Published August 17, 2000 6:00PM (EDT)

Bounding around his "Mardi Gras Goes Hollywood" fjte in tights, Sen. John Breaux, D-La., was in rare, reveling form Tuesday night.

But Breaux's leotard was just one of the oddities in yet another convention party that embraced the gluttony and excess known not only in New Orleans, but wherever and whenever campaign finance law loopholes stand as stark as a drunk Tulane co-ed trying to score some beads.

The ragin' Cajun held his bon temps on the Paramount Lot off of Melrose Avenue, in the "downtown streets" fagade familiar to viewers of ABC's "NYPD Blue" as the only intersection in New York City where, apparently, anything at all goes down.

Famous Louisiana natives like Terry Bradshaw and former Miss USA Ali Landry (the chick from that Doritos Puffs commercial with the two dudes in the laundromat) were the rage, schooling Education Secretary Dick Riley and Labor Secretary Alexis Herman on jambalaya and gumbo while grooving to the tunes of Big Bad Voodoo Daddy, Rockin' Dopsie Jr. and the Zydeco Twisters. Mardis Gras floats were shipped in to capture the spirit, while revelers were thrown beads and medallions. One of the plastic necklaces even sported a rather spooky facial carving of Breaux, eyes-a-poppin'.

The event's sponsors read like a roll call of companies with interests before the Senate committees Breaux serves on and stands to lead if his party reclaims the Senate majority in November.

All perfectly common and legal, of course. But still as dank and skanky as your average bayou.
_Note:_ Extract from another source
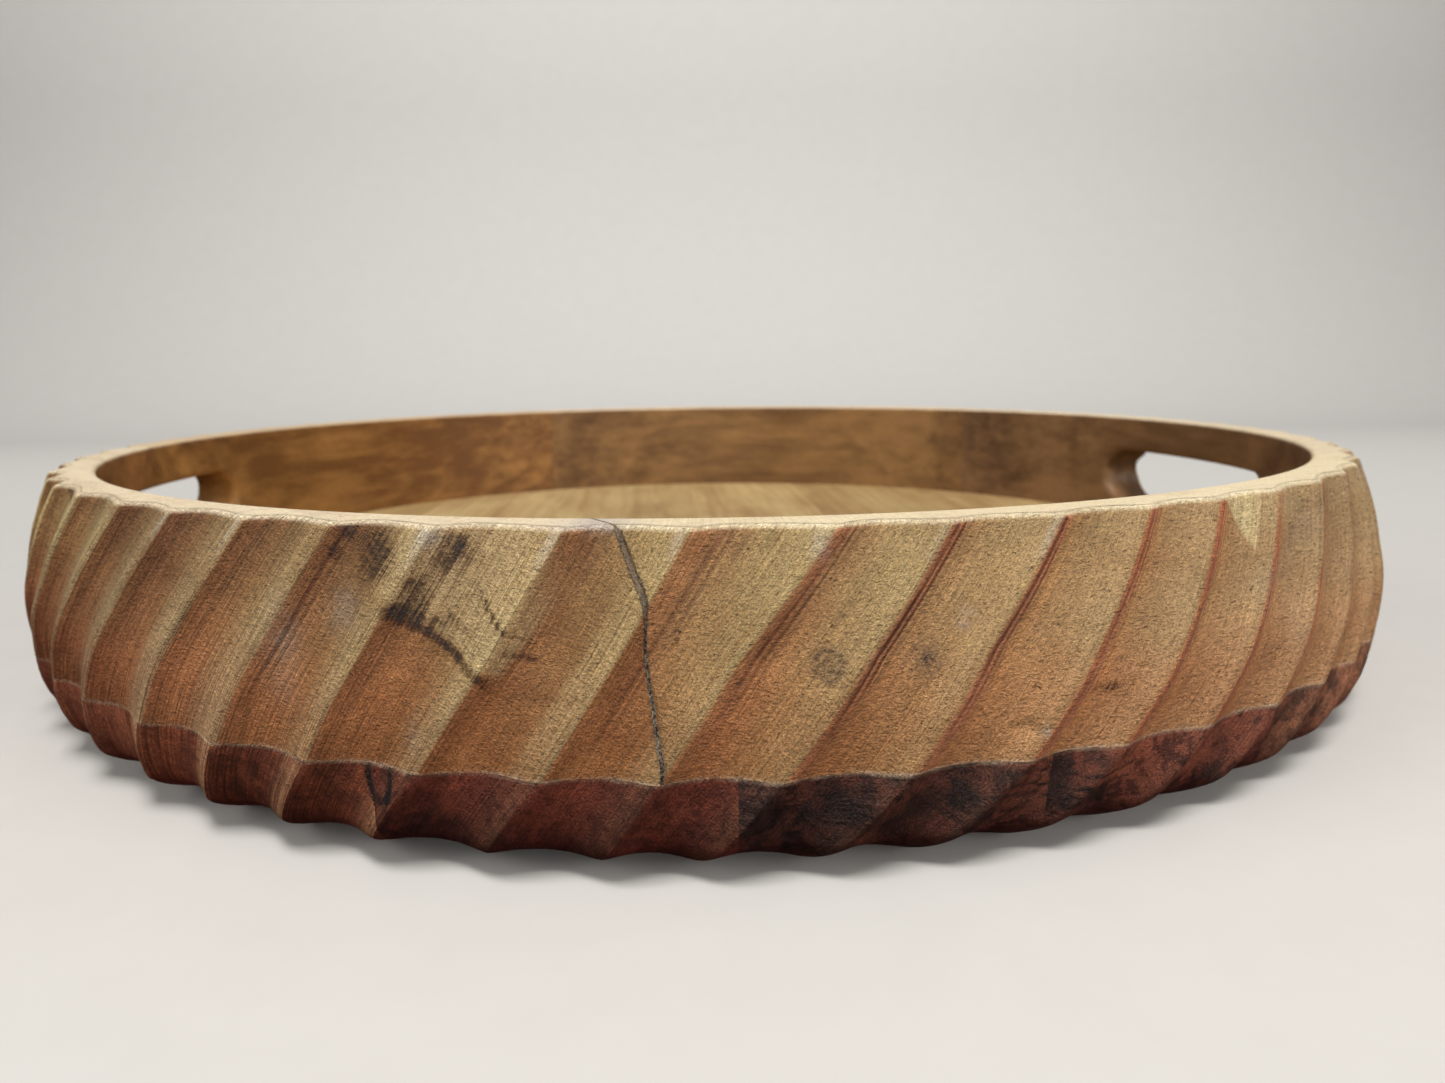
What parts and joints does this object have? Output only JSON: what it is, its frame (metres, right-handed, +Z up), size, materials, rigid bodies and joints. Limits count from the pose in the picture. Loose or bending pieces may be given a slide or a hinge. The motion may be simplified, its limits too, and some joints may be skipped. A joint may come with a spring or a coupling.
{
  "type": "offering plate",
  "caption": "Deep round wooden offering plate or serving tray, carved outside with slanting scooped flutes, with a plain upright well and a slot hand-hole on opposite sides.",
  "frame": {"origin": "centre of the flat underside", "axes": "+Z up; the two hand-holes face +X and -X; the filled wall joint is at the front, just left of -Y"},
  "size_m": [0.3798, 0.3798, 0.0579],
  "materials": {
    "wall_wood": "satin oiled hardwood, golden brown with red-brown heartwood and cream sapwood",
    "base_wood": "satin oiled hardwood boards, light tan with brown and greenish grey streaks",
    "joint_filler": "matte dark brown-black wood filler, granular"
  },
  "bodies": {
    "root": {"wall_front_right": "wall_wood", "wall_right": "wall_wood", "wall_back": "wall_wood", "wall_back_left": "wall_wood", "wall_front_left": "wall_wood", "joint_filler": "joint_filler", "base_plank_left_edge": "base_wood", "base_plank_left_outer": "base_wood", "base_plank_left_inner": "base_wood", "base_plank_centre": "base_wood", "base_plank_right_inner": "base_wood", "base_plank_right_outer": "base_wood", "base_plank_right_edge": "base_wood"}
  },
  "joints": []
}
Breaux -- who was reelected in 1998 with 64 percent of the vote and received 100 PAC contributions for every one his opponent got -- has received hundreds of thousands of dollars from these industries for his campaign coffers, all the while establishing himself as a pro-business New Democrat, writing and voting on laws that directly effect the companies who then turn around and give him some of the cash back.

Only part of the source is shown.